In 1987, Akasegawa published his Thomassons along with commentary in a book, Chōgeijutsu Tomason. An English-language version, Hyperart: Thomasson, was published in 2010 and is still available. Akasegawa died in 2014 at age 77.
In Defense of Thomasson
Although Akasegawa’s art project made Thomasson more famous than he otherwise would have been, the reaction to his tenure with Yomiuri was unfair. Thomasson wasn’t a superstar, but he was a good major league player; one doesn’t stick around in the majors for nine years without talent. But he was never an All-Star and never hit more than 17 home runs in a major league season. Not counting the 1972 season, when he appeared in only 10 games, he hit as high as .285 once, and that was in 1973. His MLB career 99 OPS+ pegs him as an average major leaguer. The notion that he would become the next Oh was absurd.
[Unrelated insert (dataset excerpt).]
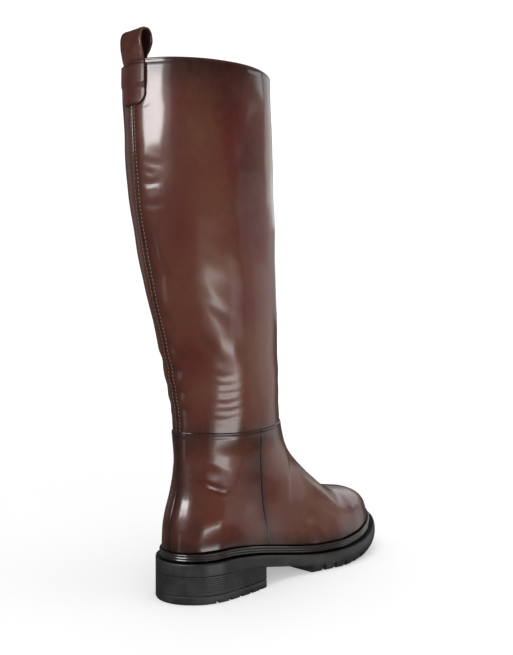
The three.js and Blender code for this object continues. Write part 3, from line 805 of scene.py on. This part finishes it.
def stitch_row(name, line, normals, pitch=3.1, length=2.3, radius=0.3, pale=0.0):
    """A row of stitches lying along a line on the leather, of dark thread, or of pale thread that is
    partly painted highlight.
    """
    middles = walk_line(line, pitch)
    nearest = [int(np.argmin(np.linalg.norm(line - m, axis=1))) for m in middles]
    facings = normals[nearest]
    tangents = np.gradient(middles, axis=0)
    tangents /= np.linalg.norm(tangents, axis=1, keepdims=True)
    sides = np.cross(tangents, facings)
    sides /= np.linalg.norm(sides, axis=1, keepdims=True)
    angles = np.linspace(0, 2 * np.pi, STITCH_SIDES, endpoint=False)[:, None]
    stitch = list(zip(STITCH_ALONG * length, STITCH_GIRTH * radius, STITCH_HEIGHT * radius))
    last_ring = (len(stitch) - 1) * STITCH_SIDES
    points, faces = [], []
    for middle, tangent, side, facing_out in zip(middles, tangents, sides, facings):
        first = len(points)
        turned = np.cos(angles) * side + np.sin(angles) * facing_out
        for along, girth, height in stitch:
            up = height - STITCH_SINK + radius * 0.4
            points.extend(middle + tangent * along + facing_out * up + girth * turned)
        faces += grid_quads(len(stitch), STITCH_SIDES, first, wrap=True)
        faces.append([first + k for k in range(STITCH_SIDES - 1, -1, -1)])
        faces.append([first + last_ring + k for k in range(STITCH_SIDES)])
    piece(name, points, faces, "thread", masks={"pale": np.full(len(points), pale)})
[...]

When Dave McNally and Andy Messersmith became MLB’s first free agents in 1976, owners became like kids in a candy store, issuing contracts that players couldn’t live up to, often for players they didn’t even need, under the faulty rationale that if you pay somebody like he’s the best player in the game, they’ll play like the best player in the game. (Today, owners are more sensible with their contract offers. The contract that the Los Angeles Angels gave to Albert Pujols seemed to have cured them.) Perhaps Yomiuri was afflicted with that same kind of thinking as the MLB team owners at the advent of free agency. Just because they paid Thomasson like Oh didn’t mean he was going to play like Oh.
In 1983, the Seattle Mariners invited Thomasson to join their spring training camp on a conditional contract. The Mariners cut him after he was there for 11 days. That was the end of his baseball career.